[Data entries]
^^^^^^^^^^^^^^^^

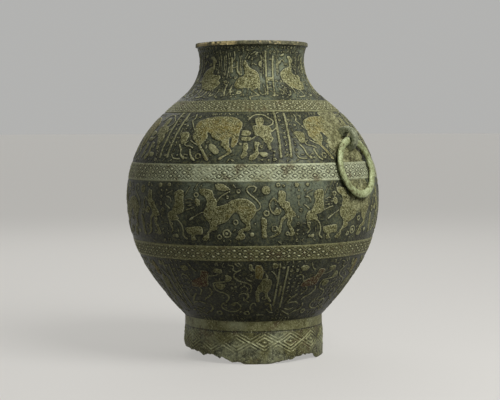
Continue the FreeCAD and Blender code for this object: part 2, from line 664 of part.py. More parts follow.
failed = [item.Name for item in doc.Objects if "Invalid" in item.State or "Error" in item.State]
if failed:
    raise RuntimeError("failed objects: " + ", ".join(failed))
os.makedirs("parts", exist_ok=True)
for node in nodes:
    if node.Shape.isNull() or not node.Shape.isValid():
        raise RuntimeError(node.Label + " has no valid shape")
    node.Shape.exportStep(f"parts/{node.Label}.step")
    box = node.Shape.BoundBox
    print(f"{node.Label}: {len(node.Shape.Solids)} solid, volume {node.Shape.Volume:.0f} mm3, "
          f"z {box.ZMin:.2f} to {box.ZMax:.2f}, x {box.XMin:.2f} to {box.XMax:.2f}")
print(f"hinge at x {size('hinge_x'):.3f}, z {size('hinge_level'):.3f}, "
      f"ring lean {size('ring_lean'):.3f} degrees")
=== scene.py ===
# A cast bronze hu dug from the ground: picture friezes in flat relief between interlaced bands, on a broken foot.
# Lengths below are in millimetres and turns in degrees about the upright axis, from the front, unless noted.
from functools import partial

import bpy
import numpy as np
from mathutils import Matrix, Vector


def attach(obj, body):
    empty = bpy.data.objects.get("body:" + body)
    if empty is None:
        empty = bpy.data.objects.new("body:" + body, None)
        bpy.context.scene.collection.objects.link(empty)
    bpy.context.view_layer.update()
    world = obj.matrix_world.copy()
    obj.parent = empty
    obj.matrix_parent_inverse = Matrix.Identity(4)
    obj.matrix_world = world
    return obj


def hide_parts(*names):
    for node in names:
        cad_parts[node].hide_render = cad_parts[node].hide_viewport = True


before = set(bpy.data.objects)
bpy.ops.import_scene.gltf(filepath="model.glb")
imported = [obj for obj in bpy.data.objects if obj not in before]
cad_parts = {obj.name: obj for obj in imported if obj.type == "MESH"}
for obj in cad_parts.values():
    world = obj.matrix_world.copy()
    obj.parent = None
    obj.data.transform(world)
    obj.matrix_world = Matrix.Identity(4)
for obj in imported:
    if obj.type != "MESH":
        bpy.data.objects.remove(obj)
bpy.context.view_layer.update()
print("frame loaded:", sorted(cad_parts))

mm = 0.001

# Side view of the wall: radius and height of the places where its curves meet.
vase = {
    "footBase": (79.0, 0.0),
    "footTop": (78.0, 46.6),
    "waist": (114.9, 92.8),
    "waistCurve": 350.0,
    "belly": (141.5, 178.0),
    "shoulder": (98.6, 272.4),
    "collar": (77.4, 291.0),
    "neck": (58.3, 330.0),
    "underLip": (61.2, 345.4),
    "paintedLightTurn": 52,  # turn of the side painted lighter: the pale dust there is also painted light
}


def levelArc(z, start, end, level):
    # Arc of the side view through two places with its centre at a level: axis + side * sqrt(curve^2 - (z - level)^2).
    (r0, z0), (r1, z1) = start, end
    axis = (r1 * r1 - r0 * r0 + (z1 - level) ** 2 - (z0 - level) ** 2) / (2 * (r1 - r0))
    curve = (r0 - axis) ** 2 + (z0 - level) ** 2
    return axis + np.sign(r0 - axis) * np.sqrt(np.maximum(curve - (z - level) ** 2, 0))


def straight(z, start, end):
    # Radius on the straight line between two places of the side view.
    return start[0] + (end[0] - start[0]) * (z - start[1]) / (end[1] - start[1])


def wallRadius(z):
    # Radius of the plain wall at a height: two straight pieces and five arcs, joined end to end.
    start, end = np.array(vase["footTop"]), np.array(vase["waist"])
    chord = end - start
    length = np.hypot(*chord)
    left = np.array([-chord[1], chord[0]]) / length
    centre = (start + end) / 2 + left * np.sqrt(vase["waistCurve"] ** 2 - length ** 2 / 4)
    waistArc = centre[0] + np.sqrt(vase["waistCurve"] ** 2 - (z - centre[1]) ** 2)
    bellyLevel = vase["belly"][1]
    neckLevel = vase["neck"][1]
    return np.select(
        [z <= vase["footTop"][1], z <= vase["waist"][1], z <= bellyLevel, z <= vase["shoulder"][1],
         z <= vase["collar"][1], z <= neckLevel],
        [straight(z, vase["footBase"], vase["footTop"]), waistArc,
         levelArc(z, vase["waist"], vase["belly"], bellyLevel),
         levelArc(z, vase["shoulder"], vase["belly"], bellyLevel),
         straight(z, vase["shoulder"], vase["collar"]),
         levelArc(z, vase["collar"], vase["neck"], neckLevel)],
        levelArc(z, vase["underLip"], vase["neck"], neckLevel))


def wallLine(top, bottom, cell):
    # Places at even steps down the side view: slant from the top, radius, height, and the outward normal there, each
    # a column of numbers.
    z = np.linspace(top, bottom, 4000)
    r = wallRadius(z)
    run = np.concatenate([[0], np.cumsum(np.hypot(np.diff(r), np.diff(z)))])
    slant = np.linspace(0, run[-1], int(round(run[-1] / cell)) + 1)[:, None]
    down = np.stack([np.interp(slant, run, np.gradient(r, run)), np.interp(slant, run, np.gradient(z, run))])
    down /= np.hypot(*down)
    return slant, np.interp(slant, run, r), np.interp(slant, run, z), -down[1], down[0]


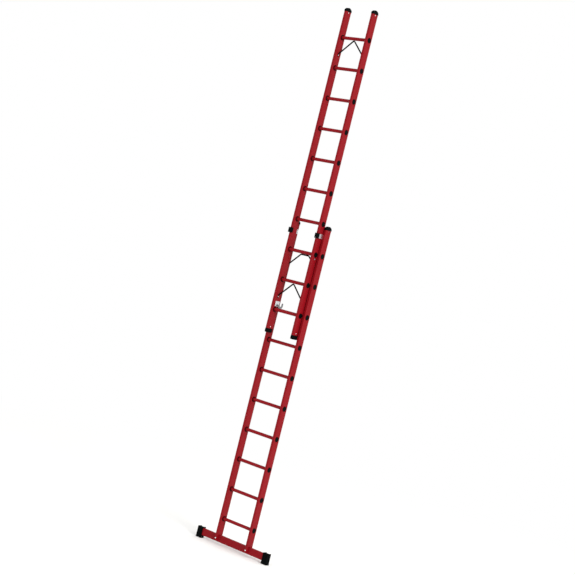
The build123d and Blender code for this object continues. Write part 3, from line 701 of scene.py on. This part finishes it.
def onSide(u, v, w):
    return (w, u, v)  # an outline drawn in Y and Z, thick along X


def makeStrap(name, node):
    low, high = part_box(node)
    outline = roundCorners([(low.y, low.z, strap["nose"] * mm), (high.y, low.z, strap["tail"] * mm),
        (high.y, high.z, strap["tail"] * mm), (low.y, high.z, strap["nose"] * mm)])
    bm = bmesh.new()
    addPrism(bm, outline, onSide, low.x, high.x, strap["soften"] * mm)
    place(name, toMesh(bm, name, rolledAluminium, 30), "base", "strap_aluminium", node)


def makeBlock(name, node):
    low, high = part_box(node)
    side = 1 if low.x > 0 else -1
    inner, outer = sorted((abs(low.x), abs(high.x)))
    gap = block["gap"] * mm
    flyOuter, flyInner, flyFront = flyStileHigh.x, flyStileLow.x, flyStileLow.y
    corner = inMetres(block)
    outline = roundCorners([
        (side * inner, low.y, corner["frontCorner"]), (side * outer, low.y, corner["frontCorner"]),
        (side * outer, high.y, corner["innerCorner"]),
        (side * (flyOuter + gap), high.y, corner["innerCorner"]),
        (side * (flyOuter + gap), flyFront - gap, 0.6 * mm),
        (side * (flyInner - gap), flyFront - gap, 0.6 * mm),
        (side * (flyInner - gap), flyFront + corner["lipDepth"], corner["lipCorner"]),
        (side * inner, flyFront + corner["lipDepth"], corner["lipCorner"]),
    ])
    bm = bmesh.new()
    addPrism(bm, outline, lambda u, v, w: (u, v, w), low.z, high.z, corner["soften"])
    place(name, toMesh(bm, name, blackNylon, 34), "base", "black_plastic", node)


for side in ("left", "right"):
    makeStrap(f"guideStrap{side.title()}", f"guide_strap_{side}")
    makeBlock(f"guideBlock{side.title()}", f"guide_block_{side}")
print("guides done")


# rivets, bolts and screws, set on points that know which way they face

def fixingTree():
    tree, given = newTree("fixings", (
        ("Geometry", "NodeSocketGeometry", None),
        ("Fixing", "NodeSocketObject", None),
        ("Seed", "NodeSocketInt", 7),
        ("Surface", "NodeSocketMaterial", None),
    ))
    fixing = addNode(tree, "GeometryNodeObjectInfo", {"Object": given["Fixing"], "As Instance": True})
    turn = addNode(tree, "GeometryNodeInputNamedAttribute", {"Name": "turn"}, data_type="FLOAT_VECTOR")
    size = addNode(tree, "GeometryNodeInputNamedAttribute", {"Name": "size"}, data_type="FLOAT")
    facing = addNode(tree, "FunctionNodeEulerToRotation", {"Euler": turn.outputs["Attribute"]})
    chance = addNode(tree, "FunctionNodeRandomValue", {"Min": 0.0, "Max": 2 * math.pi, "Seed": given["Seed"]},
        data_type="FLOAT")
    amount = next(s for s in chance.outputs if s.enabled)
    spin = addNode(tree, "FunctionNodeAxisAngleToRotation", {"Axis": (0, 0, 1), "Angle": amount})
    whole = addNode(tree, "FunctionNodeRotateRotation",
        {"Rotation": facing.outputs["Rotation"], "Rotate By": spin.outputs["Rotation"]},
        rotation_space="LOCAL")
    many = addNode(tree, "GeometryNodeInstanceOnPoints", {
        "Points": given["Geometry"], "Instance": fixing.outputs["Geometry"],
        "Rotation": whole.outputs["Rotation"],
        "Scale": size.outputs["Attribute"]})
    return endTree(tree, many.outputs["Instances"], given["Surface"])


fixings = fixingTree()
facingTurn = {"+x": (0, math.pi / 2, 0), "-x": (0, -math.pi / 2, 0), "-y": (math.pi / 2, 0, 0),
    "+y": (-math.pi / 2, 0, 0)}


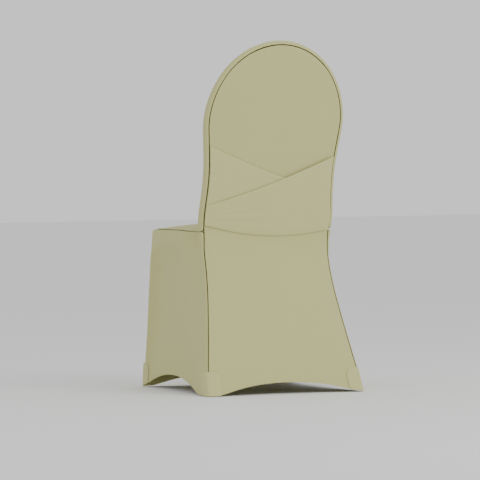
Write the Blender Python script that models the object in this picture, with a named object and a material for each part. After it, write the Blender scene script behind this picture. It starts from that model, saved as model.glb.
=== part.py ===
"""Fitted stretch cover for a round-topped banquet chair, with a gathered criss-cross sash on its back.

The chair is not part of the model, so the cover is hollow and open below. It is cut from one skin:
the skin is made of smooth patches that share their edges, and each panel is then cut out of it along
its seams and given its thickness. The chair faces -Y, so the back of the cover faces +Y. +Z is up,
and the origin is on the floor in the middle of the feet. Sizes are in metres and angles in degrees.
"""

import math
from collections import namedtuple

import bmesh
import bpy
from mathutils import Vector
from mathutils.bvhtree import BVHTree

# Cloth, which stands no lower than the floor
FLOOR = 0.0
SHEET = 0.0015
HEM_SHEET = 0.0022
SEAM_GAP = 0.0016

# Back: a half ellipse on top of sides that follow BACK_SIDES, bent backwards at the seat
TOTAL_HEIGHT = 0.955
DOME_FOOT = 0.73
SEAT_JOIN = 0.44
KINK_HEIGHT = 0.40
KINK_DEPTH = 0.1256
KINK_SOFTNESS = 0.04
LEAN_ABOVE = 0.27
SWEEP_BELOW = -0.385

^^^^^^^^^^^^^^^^

> REQUIREMENTS
Proceeding from the line containing "box = node.Shape.BoundBox" through the line containing "bpy.context.scene.collection.objects.link(empty)", transcribe the lines above exactly, both end lines included.

> FINISHED ANSWER
    box = node.Shape.BoundBox
    print(f"{node.Label}: {len(node.Shape.Solids)} solid, volume {node.Shape.Volume:.0f} mm3, "
          f"z {box.ZMin:.2f} to {box.ZMax:.2f}, x {box.XMin:.2f} to {box.XMax:.2f}")
print(f"hinge at x {size('hinge_x'):.3f}, z {size('hinge_level'):.3f}, "
      f"ring lean {size('ring_lean'):.3f} degrees")
=== scene.py ===
# A cast bronze hu dug from the ground: picture friezes in flat relief between interlaced bands, on a broken foot.
# Lengths below are in millimetres and turns in degrees about the upright axis, from the front, unless noted.
from functools import partial

import bpy
import numpy as np
from mathutils import Matrix, Vector


def attach(obj, body):
    empty = bpy.data.objects.get("body:" + body)
    if empty is None:
        empty = bpy.data.objects.new("body:" + body, None)
        bpy.context.scene.collection.objects.link(empty)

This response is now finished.